Nel ‘51, invece, è la volta della convenzione sui rifugiati politici. Si decise di conferire lo status di rifugiato a chi non si vedesse garantiti i diritti umani fondamentali nello stato di appartenenza. Questa condizione di assenza di protezione determina l’acquisizione di due diritti: il primo è quello di chiedere asilo politico, il secondo è quello di non essere respinti dallo stato a cui si fa richiesta (non-refoulement, nessuna estradizione).

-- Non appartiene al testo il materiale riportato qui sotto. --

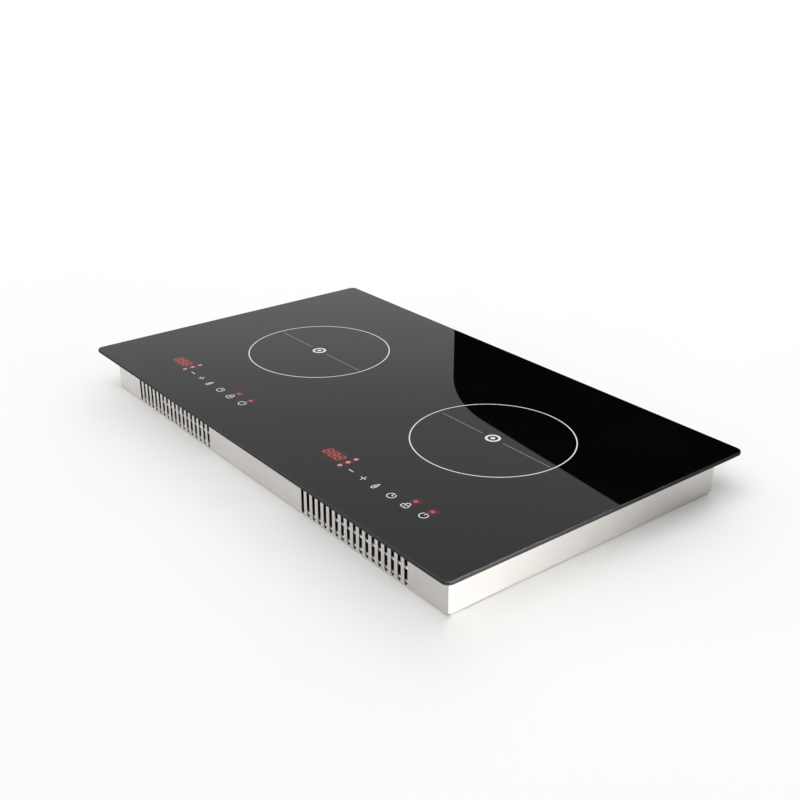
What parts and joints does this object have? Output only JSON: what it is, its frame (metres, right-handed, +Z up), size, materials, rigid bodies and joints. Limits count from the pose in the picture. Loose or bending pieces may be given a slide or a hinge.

Attualmente la questione è gestita dall’Alto commissariato delle Nazioni Unite per i rifugiati politici (UNHCR).

 

Il passo successivo avvenne nel ‘66, quando vennero conclusi i patti sui diritti umani entrati poi in vigore nel 1976. Questi ultimi di fatto scorporavano la D.U.D.U. in due categorie di diritto, rispecchianti la divisione in blocchi causata dalla guerra fredda: questa volta, però, con carattere vincolante tra le parti.

 

Le potenze occidentali spinsero per l’inserimento dei diritti civili e politici, chiamati “di prima generazione”, considerati “operativi”, poiché di fatto già previsti dalle costituzioni degli stati. Questi comprendono il diritto alla vita, a non subire maltrattamenti, alla dignità, alla libertà di circolazione, a essere sottoposti a equo processo e alle libertà di associazione, credo, pensiero, stampa, espressione.

 

Le potenze sovietiche, invece, proposero l’inserimento dei diritti sociali, economici e culturali, chiamati “di seconda generazione” (anche se contemporanei a quelli di prima), definiti “promozionali”, la cui applicazione era cioè da promuovere. Questi ineriscono il diritto al lavoro, a giuste condizioni di lavoro, a un sindacato, all’istruzione, a partecipare alla vita culturale del proprio paese.

 

Vi sono anche i diritti di terza generazione, che non sono individuali come gli altri due, bensì collettivi: il diritto alla pace, alla sviluppo e a un ambiente sano e pulito. In seguito, conclusa la guerra fredda e la divisione in due blocchi, i diritti sanciti dai patti del ‘66 vennero definiti interdipendenti con l’atto finale della conferenza di Vienna del ‘93.